The U.S. Federal Reserve cut its key interest rate Wednesday for a second time this year as it seeks to shore up economic growth and hiring even as inflation stays elevated.
“Job gains have slowed this year, and the unemployment rate has edged up but remained low through August,” the Fed said in a statement issued Wednesday. “More recent indicators are consistent with these developments.”
The government hasn’t issued unemployment data after August because of a federal shutdown that began on Oct. 1. The Fed is watching private-sector figures instead.
Wednesday’s decision brings the Fed’s key rate down to about 3.9 per cent, from about 4.1 per cent. The central bank had cranked its rate to roughly 5.3 per cent in 2023 and 2024 to combat the biggest inflation spike in four decades.
Lower rates could, over time, reduce borrowing costs for mortgages, auto loans, and credit cards, as well as for business loans.
The move comes amid a fraught time for the central bank, with hiring sluggish and yet inflation stuck above the Fed’s two per cent target.

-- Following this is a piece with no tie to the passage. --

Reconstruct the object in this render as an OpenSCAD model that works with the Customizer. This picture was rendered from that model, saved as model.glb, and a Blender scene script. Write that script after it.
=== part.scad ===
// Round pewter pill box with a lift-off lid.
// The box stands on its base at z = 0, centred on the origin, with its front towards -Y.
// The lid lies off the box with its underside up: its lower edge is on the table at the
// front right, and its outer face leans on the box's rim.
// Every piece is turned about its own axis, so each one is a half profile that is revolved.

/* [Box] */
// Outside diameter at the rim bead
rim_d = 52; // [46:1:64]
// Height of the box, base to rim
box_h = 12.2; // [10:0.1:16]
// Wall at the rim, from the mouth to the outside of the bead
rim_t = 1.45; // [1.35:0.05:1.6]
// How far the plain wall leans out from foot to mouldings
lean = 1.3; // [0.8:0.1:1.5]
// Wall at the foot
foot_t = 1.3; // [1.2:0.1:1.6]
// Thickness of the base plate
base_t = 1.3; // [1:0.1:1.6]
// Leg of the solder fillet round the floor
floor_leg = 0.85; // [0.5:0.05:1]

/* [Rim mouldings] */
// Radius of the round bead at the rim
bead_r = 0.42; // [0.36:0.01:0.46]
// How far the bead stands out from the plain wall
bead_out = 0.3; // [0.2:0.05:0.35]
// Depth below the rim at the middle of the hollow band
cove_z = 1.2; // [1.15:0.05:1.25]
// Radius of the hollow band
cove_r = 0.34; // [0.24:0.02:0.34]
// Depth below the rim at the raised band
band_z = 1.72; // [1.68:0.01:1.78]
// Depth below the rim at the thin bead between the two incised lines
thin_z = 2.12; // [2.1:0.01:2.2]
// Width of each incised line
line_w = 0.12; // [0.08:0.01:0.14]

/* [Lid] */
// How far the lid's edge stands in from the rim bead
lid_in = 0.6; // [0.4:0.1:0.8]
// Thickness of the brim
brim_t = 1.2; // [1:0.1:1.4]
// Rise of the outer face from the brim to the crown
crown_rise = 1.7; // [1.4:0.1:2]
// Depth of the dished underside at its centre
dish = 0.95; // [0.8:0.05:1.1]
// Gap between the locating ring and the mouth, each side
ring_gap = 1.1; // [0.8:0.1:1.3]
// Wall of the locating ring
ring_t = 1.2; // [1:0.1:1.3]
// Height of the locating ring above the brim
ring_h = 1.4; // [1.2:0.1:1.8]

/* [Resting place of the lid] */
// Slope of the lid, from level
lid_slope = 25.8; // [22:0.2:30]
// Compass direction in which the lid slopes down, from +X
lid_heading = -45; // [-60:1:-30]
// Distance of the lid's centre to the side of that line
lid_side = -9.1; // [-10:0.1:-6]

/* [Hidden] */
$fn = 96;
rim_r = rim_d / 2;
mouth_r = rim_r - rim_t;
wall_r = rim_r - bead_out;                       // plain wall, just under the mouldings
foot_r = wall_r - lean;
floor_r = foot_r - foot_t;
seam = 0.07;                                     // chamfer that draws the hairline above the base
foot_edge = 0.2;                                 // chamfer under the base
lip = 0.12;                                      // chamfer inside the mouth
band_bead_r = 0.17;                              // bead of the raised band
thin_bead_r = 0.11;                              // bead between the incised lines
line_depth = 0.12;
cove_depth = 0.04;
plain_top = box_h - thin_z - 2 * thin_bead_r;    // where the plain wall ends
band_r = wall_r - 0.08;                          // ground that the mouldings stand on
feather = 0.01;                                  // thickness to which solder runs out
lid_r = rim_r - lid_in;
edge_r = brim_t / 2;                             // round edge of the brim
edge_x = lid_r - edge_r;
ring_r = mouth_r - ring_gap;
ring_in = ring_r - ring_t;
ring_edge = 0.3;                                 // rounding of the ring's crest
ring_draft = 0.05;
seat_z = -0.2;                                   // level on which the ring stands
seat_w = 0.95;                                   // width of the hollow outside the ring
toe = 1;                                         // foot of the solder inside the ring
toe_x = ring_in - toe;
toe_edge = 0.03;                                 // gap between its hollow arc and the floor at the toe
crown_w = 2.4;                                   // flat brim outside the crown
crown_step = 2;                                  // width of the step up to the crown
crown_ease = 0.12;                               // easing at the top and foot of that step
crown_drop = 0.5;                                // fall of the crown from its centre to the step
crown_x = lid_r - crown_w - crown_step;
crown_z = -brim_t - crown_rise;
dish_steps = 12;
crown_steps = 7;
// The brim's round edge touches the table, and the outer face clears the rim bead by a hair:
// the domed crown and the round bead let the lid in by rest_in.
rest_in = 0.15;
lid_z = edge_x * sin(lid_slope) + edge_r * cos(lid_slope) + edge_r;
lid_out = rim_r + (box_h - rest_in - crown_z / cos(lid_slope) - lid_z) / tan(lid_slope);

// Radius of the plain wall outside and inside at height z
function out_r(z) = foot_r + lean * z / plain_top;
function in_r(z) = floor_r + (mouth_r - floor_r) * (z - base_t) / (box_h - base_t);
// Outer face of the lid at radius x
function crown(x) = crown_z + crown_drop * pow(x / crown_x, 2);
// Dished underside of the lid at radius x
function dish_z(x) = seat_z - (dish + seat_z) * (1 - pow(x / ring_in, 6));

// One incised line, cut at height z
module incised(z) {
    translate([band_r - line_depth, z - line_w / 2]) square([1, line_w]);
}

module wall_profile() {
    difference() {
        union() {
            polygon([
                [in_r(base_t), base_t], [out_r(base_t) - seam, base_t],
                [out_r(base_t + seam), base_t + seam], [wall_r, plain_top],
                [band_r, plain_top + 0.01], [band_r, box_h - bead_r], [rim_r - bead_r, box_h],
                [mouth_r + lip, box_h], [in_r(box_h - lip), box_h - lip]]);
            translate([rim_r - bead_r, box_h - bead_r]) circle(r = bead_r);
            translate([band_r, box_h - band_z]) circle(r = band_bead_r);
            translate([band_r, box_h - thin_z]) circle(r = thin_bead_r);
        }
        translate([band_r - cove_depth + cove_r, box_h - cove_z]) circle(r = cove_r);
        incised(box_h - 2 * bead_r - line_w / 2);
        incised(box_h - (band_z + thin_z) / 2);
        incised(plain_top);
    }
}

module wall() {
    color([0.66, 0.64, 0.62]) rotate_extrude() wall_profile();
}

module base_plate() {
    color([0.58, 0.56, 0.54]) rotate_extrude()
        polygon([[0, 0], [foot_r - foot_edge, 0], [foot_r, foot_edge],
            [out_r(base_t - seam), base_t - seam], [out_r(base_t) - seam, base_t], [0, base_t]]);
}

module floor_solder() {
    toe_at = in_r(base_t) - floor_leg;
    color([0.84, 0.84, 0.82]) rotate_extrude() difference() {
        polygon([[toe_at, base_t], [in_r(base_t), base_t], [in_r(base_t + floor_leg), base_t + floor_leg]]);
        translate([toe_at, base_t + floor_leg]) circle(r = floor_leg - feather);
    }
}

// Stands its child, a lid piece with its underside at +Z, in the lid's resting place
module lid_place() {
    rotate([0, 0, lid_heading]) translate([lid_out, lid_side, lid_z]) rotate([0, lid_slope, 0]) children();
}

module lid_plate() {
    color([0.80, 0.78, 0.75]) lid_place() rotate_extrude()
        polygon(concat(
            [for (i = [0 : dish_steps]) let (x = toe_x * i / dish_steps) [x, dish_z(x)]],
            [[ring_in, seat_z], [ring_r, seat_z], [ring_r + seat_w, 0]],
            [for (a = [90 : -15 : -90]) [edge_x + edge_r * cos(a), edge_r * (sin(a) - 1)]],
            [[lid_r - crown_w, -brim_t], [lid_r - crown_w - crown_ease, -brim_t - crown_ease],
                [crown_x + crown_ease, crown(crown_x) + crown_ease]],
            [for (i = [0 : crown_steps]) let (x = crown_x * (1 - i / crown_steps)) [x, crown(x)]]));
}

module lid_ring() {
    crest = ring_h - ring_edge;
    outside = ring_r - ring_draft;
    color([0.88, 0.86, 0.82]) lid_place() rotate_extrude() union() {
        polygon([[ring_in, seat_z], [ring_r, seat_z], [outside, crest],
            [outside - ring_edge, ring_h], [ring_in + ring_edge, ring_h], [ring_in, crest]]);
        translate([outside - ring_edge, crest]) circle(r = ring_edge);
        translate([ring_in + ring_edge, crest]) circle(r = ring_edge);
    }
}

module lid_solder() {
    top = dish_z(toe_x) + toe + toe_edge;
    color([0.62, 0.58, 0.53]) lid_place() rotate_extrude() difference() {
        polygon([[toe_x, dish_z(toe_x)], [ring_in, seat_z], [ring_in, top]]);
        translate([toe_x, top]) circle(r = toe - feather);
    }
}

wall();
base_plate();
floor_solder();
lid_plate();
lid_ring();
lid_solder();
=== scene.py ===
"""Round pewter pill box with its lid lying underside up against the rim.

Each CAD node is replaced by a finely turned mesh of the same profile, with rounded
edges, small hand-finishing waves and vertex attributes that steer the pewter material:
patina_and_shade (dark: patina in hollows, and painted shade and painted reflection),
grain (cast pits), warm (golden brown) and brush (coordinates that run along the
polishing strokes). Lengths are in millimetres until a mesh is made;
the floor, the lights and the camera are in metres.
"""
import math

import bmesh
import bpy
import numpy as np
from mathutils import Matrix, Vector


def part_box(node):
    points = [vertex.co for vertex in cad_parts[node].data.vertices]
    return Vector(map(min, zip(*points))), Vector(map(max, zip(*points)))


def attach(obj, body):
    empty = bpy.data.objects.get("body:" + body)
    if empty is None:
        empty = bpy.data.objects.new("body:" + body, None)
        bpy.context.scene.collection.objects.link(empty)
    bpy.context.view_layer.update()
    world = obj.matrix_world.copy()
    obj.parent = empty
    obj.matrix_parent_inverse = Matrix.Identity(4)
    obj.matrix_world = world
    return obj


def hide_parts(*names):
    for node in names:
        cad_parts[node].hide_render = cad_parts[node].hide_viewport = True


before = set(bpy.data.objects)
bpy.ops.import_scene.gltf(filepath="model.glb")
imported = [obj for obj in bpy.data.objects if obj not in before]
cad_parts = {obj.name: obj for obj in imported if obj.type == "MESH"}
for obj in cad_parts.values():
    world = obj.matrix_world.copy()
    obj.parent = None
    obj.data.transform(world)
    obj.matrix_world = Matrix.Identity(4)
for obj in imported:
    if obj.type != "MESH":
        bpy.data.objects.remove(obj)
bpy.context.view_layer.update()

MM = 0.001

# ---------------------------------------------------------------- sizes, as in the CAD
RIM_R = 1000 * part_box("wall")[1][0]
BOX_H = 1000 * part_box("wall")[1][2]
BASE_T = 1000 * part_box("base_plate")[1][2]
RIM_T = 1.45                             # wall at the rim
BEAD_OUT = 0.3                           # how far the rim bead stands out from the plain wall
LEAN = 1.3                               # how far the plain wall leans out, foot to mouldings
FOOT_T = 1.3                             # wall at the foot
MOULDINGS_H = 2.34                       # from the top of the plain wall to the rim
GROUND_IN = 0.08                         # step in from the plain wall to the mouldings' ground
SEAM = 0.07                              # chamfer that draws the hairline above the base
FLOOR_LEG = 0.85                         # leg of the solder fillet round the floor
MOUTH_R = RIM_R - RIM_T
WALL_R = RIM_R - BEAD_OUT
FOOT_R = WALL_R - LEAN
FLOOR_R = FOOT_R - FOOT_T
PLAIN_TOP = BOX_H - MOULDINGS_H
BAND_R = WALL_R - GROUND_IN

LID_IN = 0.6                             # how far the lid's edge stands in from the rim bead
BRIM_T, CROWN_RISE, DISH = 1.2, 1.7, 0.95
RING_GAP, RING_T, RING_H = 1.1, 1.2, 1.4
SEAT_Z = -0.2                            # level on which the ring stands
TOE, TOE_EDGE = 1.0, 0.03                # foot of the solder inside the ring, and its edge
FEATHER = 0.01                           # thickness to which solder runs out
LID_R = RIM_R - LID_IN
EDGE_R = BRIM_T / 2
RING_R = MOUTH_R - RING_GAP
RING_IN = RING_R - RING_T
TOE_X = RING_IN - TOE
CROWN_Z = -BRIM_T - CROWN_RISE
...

Compounding its challenges, the central bank is navigating without the economic signposts it typically relies on from the government, including monthly reports on jobs, inflation and consumer spending, which have been suspended because of the government shutdown.

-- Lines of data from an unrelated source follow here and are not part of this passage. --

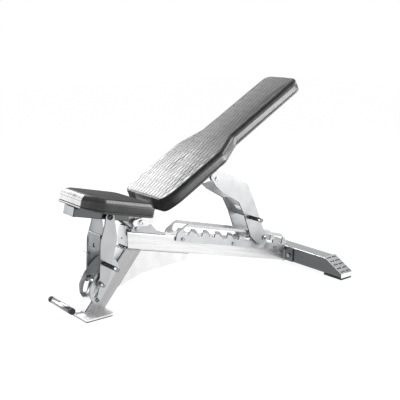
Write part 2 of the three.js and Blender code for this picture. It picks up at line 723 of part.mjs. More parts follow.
function pivotBracket() {
  const top = BRACKET_BASE + GAP;
  const base = plate([
    onBeam(BRACKET_BASE_START, GAP),
    onBeam(BRACKET_BASE_END, GAP),
    onBeam(BRACKET_BASE_END, top),
    onBeam(BRACKET_BASE_START, top),
  ].map(([x, z]) => new THREE.Vector2(x, z)), -LUG_OUTER, LUG_OUTER);
  const foot = (distance) => onBeam(distance, GAP);
  const lugPoints = rounded([
    foot(BRACKET_START),
    foot(BRACKET_END),
    [...onBeam(BRACKET_END, top + 2), 2],
    [BACK_PIVOT[0] + 52, BACK_PIVOT[1] - 12, 8],
    [BACK_PIVOT[0] + 20, BACK_PIVOT[1] + 17, 16],
    [BACK_PIVOT[0] - 14, BACK_PIVOT[1] + 17, 14],
    [SEAT_PIVOT[0] - 20, SEAT_PIVOT[1] + 6, 16],
  ]);
  const bores = [
    crossBar(SEAT_PIVOT, SEAT_PIVOT_RADIUS + RUN, -TUBE, TUBE),
    crossBar(BACK_PIVOT, PIVOT_RADIUS + RUN, -TUBE, TUBE),
  ];
  const lugs = [-1, 1].map((side) => sidePlate(side, lugPoints, LUG_INNER, LUG_OUTER));
  add('pivot_bracket', cut(join(base, ...lugs), ...bores), BRUSHED);
}

function pivots() {
  const railOuter = RAIL_INNER + RAIL_THICKNESS;
  const boltHead = [PIVOT_HEAD_RADIUS, PIVOT_HEAD];
  add('back_pivot_bolt', throughBolt(BACK_PIVOT, PIVOT_RADIUS, railOuter, ...boltHead), BOLT);
  bothSides((side, label) => {
    const sleeve = sideBar(side, BACK_PIVOT, PIVOT_HEAD_RADIUS, LUG_OUTER + GAP, RAIL_INNER - GAP);
    const bore = crossBar(BACK_PIVOT, PIVOT_RADIUS + RUN, -TUBE, TUBE);
    add(`back_pivot_sleeve_${label}`, cut(sleeve, bore), CHROME);
  });
  add('seat_pivot_bolt', throughBolt(SEAT_PIVOT, SEAT_PIVOT_RADIUS, LUG_OUTER, 10, SEAT_PIVOT_HEAD), BOLT);
}

// ---------------------------------------------------------------- seat

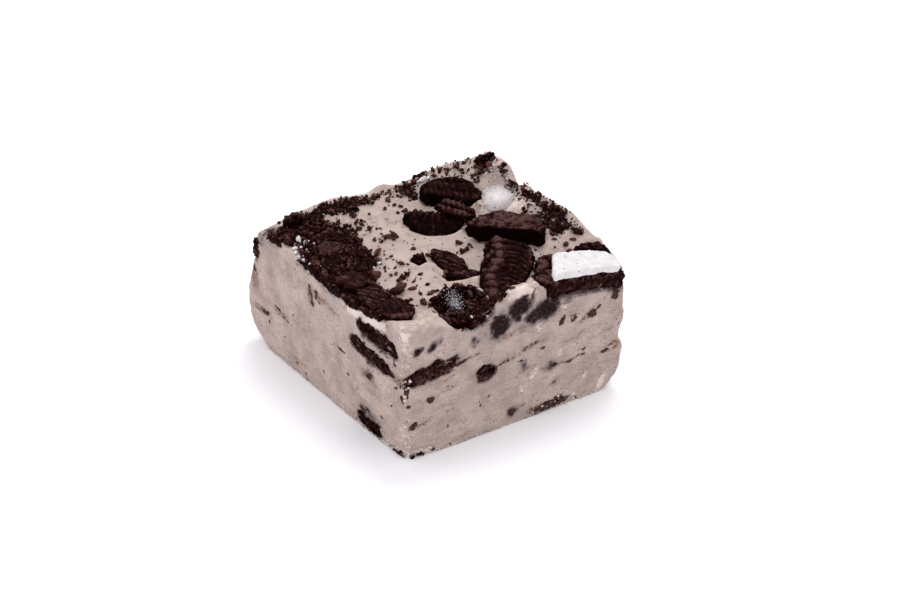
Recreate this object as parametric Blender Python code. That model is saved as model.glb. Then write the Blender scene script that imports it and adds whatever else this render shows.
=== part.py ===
"""A square of cookies and cream fudge, knife-cut on two sides, with the pan's rounded edge on the other two.

Broken dark wafer pieces, a corner of a cream sandwich and a lump of cream lie sunk in its top; more wafer
pieces show as sections in the two cut faces. Lengths are millimetres: x runs from the left cut face to the
right, y from the front cut face to the back, z up from the flat underside.
"""

import math
import random

import bmesh
import bpy
import numpy as np
from mathutils import Vector, noise

MM = 0.001

# The block of fudge
LEFT_X = -25.0
FRONT_Y = -28.4
WIDTH = 50.6
DEPTH = 58.3
MIDDLE = (LEFT_X + WIDTH / 2.0, FRONT_Y + DEPTH / 2.0)
TOP_LEVEL = 26.7
GRID_STEP = 2.9
EDGE_RADIUS = 1.1
BACK_CORNER_RADIUS = 4.0
TOP_WAVE = 0.35
SIDE_WAVE = 0.35
WAVE_LENGTH = 6.5

# The foot of the front left corner is knocked off: how far, up to what height, and how far along the faces
FOOT_CUT = 1.7
FOOT_HEIGHT = 4.0
FOOT_REACH = 5.0

# How far the two pan-side faces stand in from their widest level: (height, inset)
RIGHT_INSET = ((0.0, 5.0), (2.0, 2.7), (5.0, 0.7), (9.0, 0.0), (11.5, 1.2), (15.0, 0.3), (28.0, 0.6))
BACK_INSET = (
    (0.0, 9.0), (3.0, 3.2), (6.0, 0.8), (9.0, 0.0), (11.0, 0.9), (15.0, 1.5), (20.0, 3.8), (28.0, 6.0))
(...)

The Fed has signaled it may reduce its key rate again in December but the data drought raises the uncertainty around its next moves.
The Fed typically raises its short term rate to combat inflation, while it cuts rates to encourage borrowing and spending and shore up hiring.
Right now its two goals are in conflict, so it is reducing borrowing costs to support the job market, while still keeping rates high enough to avoid stimulating the economy so much that it worsens inflation.